Facts what I've found so far;
- the reference file, blob-fallback-clip-ref.html is not affected by the SnapCoord change, even though the return value of ScrollFrameHelper::GetScrolledRange (which is the only function using the SnapCoord) is affected by the change.
- the test file has a couple of rAF callbacks before rendering the result, whereas the reference doesn't have them. And in fact, with two rAF callbacks the reference starts being affected by the SnapCoord change for some reason.

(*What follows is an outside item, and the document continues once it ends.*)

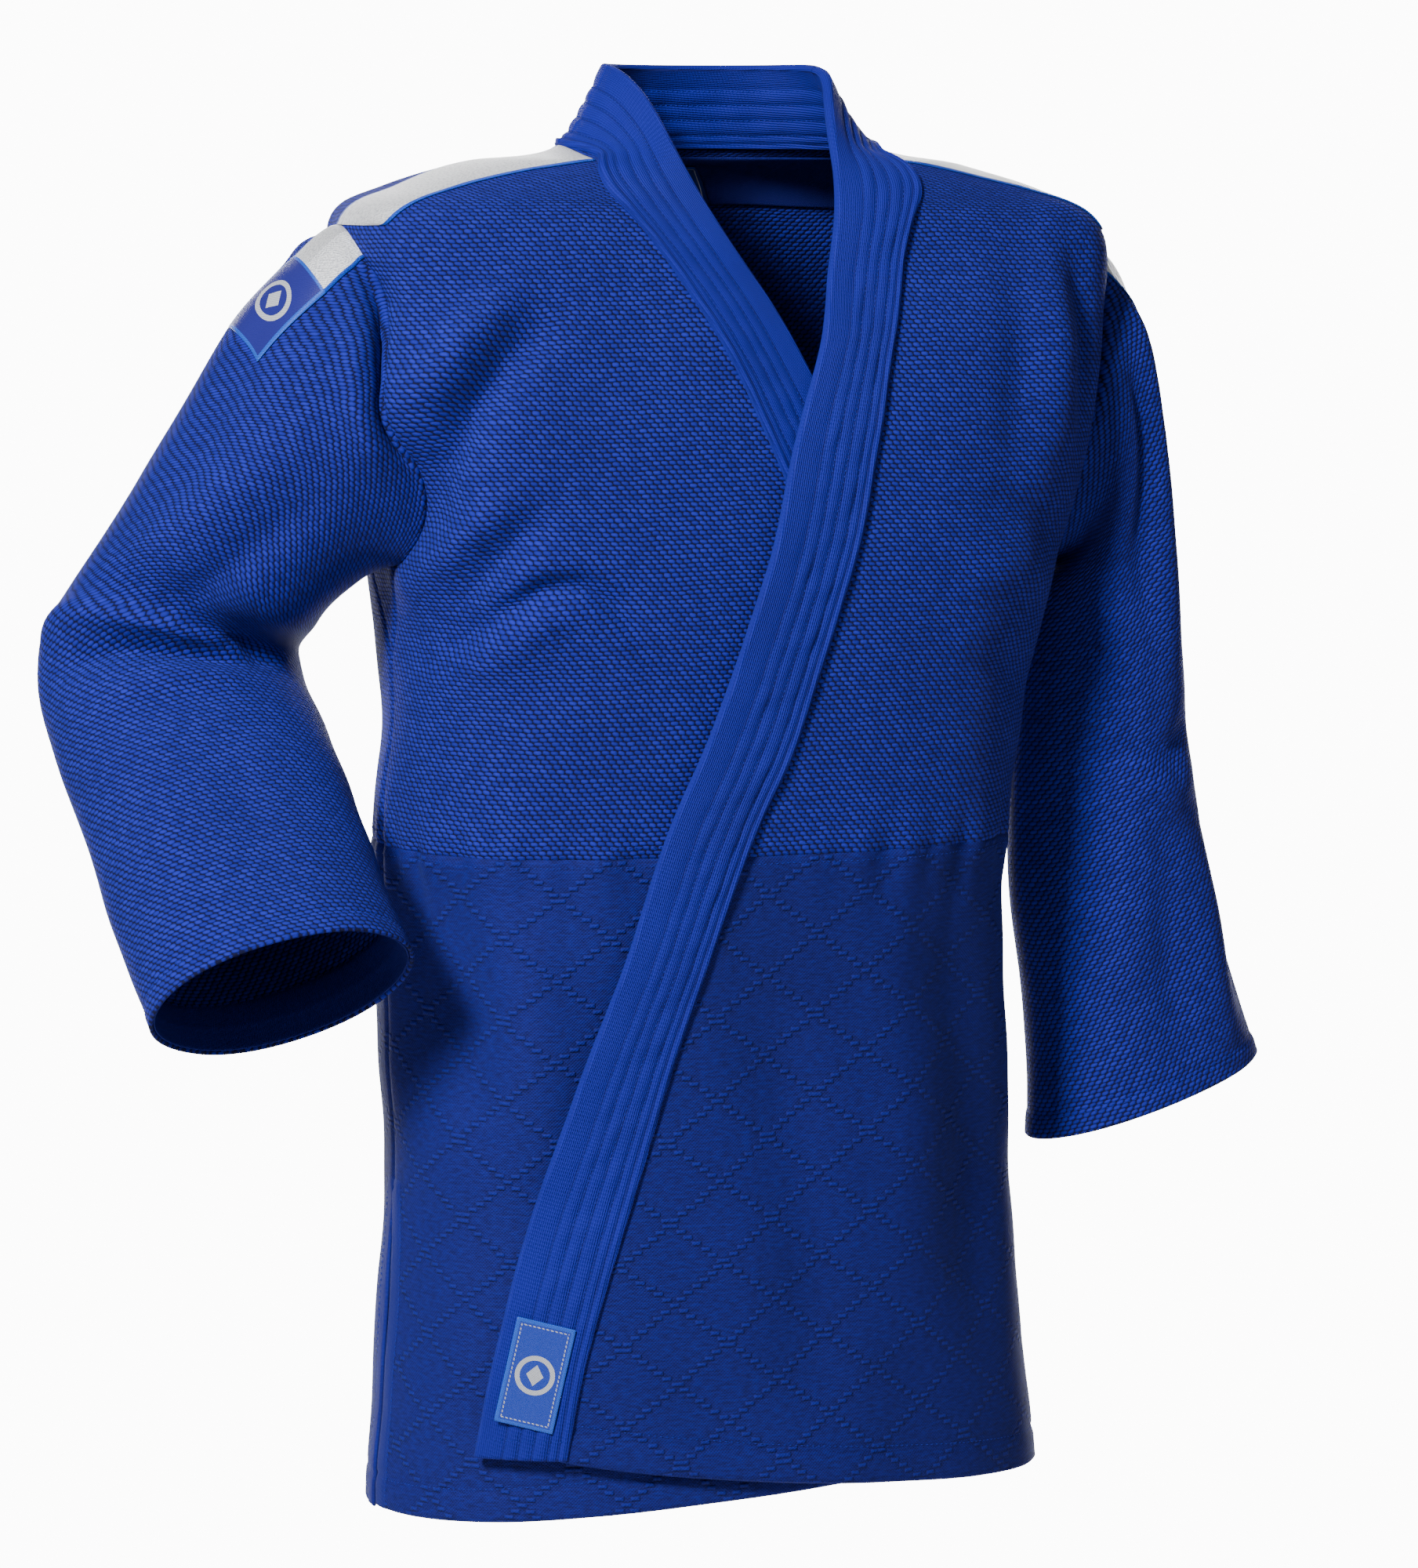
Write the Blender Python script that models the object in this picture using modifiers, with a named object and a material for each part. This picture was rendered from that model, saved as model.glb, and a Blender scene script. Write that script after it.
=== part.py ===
"""Judo jacket, hanging as it is worn, with the left front crossed over the right.

Metres, +Z up, +X to the wearer's left, the front facing -Y. The origin is the point on the
shoulder line, in the middle of the neck, where a hanger or a wearer's shoulders carry it.

The torso is one lofted surface of horizontal rings. A place on it is (angle, level): the
angle is 0 at the middle of the front, 90 at the wearer's left and 180 at the back, and the
level counts rings from the hem (0) to the collar's top edge (13). Every panel is a patch of
that surface, and each sleeve is a loft that starts at its armhole.
"""
import math

import bmesh
import bpy
from mathutils import Vector

# ---------------------------------------------------------------- driving dimensions
CLOTH = 0.0025            # thickness of the body cloth
THIN = 0.0010             # thickness of tapes, labels and linings
GAP = 0.0004              # space between pieces that touch
LAPEL_THICK = 0.0066      # lapel and collar, cover and core together
LAPEL_COVER = 0.0011      # cloth of the lapel's cover
LAPEL_MID = 0.0020        # middle of the lapel, measured out from the inside of the body
LIFT = 0.0088             # how far the left front stands out over the right one
WAIST_Z = -0.407          # seam between body and skirt
VENT_Z = -0.614           # top of the side vents
LAPEL_END_Z = -0.757      # bottom of the left lapel
RIGHT_HEM_Z = -0.774      # bottom of the right lapel
FACING = 0.045            # width of the facing inside each cuff
TAPE_X = (0.103, 0.229)   # shoulder tape, from the collar to the shoulder tip
TAPE_Y = (-0.056, 0.002)
LINING_GAP = 0.0018       # space between the back and its loose inner layers
TAPE_STAND = 0.0026       # space under the tape, which bridges the shoulder seam
LABEL_SIZE = (0.034, 0.062)
PATCH_TURN = (0.50, 0.39) # shoulder patch: from the top of the sleeve forward, in turns
PATCH_RINGS = (0.50, 1.10)  # and down the sleeve, in rings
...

2-1) scrolled positions with/without two rAF callbacks are pretty much same
2-2) I did double check 1) by adding linear gradient background color to <html> to tell the scroll position differences
2-3) display list items with/without two rAF callbacks are also same
With these facts, I think this failure is more related to text rendering rather than scrolling. I am assuming that text rendering at the very beginning, in this test case, it's the first paint, the rendering result is slightly different from results after the second paint. That said, it's just a guess, it's hard to tell for me whether the test failure is indicating that dropping the SnapCoord function will regress something, or it's just caused by pre-existing issues or not.

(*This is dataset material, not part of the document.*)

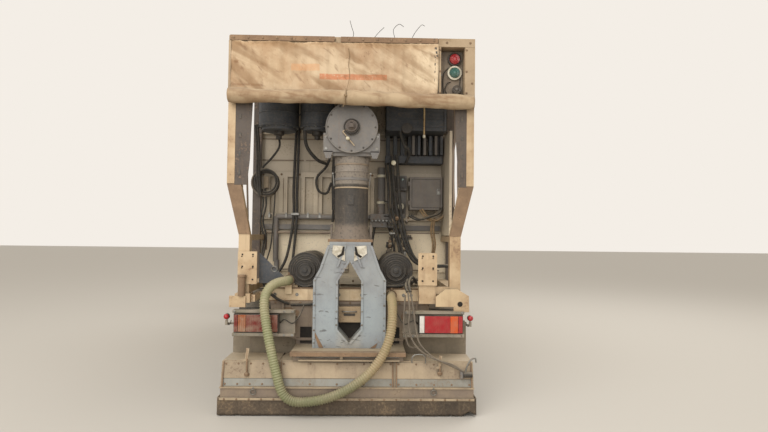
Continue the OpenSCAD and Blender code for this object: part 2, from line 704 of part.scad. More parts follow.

Clearning NIs to both Markus and Andrew, I am going to ask Andrew in the next comment to get his attention.
Assignee | ||
Comment 20•3 years ago
|
||
Andrew, can you please shed some light on proceeding this bug?

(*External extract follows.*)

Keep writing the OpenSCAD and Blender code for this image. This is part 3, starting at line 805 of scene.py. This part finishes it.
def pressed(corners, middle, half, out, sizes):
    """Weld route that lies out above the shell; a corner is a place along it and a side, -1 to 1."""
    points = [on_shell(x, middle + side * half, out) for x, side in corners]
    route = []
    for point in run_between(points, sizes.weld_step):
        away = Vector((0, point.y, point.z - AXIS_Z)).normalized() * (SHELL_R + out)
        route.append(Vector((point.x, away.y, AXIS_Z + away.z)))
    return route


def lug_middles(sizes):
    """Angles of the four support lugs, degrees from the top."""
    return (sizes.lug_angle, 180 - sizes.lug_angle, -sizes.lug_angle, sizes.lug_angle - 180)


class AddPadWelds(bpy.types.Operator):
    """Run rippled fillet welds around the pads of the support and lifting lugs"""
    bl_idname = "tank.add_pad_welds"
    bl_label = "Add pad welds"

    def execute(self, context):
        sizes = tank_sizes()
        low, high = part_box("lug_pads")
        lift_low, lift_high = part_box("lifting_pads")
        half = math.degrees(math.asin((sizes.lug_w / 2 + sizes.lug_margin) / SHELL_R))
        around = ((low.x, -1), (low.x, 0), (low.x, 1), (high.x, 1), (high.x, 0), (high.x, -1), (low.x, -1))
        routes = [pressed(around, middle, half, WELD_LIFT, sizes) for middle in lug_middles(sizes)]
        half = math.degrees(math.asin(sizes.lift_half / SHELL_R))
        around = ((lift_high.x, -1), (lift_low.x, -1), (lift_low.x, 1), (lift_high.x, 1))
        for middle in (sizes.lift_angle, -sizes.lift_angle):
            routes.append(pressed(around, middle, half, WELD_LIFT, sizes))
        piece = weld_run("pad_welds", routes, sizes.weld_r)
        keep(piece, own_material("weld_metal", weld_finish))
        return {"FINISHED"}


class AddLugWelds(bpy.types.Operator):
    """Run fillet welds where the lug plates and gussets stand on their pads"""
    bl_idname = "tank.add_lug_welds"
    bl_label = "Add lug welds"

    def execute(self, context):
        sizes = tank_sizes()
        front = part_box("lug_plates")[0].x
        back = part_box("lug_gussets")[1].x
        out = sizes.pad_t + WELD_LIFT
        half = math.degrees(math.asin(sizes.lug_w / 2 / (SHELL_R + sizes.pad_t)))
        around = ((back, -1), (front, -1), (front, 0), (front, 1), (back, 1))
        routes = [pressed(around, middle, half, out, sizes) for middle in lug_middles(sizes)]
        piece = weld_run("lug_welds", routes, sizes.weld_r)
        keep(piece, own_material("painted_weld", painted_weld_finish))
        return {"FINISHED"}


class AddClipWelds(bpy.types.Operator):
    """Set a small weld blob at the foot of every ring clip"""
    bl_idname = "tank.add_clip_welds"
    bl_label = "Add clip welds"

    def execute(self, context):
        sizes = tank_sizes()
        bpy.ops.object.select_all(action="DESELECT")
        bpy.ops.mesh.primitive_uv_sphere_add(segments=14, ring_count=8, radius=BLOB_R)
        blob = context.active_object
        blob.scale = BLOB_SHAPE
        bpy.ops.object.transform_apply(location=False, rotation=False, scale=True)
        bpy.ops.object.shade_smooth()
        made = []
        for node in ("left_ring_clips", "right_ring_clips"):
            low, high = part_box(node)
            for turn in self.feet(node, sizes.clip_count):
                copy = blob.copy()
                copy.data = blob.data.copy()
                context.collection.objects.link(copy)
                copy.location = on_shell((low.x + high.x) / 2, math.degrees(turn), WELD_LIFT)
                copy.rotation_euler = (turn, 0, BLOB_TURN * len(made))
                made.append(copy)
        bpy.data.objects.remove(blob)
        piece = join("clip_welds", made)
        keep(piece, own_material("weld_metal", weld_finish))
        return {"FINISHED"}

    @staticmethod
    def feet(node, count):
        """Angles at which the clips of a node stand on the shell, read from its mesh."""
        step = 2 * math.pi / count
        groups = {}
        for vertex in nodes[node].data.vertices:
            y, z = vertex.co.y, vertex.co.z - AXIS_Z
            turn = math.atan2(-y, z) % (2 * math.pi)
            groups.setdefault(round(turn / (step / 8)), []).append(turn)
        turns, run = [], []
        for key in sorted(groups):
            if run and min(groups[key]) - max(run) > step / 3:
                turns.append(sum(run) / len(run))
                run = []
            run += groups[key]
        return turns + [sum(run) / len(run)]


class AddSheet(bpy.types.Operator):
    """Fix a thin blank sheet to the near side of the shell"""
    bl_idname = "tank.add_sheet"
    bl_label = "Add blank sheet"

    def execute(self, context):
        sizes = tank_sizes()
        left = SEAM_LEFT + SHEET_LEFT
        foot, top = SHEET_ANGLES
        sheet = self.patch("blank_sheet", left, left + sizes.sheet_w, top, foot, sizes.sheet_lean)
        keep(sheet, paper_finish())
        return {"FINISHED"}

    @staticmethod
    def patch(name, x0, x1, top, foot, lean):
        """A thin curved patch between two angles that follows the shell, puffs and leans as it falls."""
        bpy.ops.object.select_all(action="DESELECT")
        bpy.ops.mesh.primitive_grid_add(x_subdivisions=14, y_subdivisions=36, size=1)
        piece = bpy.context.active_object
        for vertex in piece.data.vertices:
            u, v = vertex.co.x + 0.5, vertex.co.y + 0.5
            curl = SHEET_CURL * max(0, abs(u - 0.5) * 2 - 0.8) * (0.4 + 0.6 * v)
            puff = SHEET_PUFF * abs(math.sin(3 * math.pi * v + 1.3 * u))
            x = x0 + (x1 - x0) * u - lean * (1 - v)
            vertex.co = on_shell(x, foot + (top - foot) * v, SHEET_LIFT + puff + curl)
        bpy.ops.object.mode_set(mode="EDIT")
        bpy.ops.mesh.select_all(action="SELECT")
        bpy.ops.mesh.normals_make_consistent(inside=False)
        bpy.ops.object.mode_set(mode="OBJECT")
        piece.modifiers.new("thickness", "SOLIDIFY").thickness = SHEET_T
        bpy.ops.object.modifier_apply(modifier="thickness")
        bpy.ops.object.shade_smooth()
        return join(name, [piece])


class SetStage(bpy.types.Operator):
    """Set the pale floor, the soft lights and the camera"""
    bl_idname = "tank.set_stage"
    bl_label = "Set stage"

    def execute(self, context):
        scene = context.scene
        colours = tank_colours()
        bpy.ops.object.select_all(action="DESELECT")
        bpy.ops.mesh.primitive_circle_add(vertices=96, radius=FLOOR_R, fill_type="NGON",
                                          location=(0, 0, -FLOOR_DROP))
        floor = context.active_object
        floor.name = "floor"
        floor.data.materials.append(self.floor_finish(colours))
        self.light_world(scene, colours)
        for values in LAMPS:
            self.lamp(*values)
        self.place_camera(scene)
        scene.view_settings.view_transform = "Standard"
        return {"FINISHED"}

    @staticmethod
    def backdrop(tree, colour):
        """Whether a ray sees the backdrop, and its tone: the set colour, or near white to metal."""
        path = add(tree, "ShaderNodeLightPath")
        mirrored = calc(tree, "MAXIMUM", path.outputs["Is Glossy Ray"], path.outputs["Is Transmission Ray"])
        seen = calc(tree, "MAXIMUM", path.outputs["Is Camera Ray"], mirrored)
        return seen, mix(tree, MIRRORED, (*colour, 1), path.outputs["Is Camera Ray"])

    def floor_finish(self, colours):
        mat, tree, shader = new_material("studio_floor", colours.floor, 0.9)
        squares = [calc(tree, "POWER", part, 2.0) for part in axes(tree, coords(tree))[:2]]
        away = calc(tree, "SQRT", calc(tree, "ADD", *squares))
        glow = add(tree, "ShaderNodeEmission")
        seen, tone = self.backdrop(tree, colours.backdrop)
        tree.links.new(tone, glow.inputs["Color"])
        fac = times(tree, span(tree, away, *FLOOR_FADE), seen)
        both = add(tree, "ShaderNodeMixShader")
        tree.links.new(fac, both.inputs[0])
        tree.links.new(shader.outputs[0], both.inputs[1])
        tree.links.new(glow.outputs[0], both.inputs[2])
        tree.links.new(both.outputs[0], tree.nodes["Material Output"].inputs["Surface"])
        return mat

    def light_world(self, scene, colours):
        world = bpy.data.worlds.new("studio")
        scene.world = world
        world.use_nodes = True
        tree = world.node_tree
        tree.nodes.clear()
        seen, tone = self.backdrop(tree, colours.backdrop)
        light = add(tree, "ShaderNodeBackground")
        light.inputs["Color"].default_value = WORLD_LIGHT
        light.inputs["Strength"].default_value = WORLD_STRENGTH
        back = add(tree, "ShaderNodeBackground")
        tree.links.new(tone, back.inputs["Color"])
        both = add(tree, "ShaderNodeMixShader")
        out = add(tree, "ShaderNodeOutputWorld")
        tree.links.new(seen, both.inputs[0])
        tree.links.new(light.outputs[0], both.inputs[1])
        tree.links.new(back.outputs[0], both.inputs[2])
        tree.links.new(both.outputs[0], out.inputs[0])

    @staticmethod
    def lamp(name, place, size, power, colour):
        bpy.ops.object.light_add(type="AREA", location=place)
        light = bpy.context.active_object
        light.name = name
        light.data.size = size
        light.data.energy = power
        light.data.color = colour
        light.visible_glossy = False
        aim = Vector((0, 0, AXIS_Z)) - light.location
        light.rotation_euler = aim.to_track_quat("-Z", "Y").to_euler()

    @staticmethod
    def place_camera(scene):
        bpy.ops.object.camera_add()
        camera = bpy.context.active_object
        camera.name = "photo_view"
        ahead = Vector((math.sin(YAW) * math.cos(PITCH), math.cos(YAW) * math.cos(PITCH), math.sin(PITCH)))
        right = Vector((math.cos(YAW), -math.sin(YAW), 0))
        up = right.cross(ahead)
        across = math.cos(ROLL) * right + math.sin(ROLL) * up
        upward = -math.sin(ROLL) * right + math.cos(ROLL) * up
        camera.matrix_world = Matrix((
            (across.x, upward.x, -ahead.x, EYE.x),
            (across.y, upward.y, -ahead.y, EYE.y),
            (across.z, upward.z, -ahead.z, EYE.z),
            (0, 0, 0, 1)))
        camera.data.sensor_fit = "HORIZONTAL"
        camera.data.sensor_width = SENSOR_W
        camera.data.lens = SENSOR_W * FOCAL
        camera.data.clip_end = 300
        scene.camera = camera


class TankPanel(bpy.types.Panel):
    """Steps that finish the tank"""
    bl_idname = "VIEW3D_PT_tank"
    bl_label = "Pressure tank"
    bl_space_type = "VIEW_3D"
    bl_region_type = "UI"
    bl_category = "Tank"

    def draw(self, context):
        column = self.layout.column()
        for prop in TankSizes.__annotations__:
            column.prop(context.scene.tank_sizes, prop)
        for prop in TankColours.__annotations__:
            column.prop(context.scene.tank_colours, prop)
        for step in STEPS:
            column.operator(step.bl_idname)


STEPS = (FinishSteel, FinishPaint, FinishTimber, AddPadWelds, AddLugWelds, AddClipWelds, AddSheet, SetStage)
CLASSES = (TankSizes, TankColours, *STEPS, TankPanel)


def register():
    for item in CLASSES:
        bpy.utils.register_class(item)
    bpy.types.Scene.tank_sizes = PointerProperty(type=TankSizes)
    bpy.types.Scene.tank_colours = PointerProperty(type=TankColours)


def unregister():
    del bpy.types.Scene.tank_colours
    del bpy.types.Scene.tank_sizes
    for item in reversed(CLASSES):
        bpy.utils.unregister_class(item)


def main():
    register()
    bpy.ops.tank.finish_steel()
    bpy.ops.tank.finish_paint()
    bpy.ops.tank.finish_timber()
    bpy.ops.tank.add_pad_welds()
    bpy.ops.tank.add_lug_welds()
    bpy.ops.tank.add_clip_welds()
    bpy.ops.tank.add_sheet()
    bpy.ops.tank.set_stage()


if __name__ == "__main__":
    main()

There are some test failures caused by dropping the SnapCoord function, but other than the blob-fallback-clip reftest failure, I understand why they fail. They just need some tweaks in the test itself.
Assignee | ||
Updated•2 years ago
|
Comment 21•2 years ago
|
||
I meant to respond to this today (actually I wrote a response ages ago that was lost). Will do so tomorrow.
Comment 22•2 years ago
|
||
Text snapping is very complicated. I'm sure there will be interactions with changing the SnapCoord
behaviour, although it isn't immediately obvious to me how the math will work out.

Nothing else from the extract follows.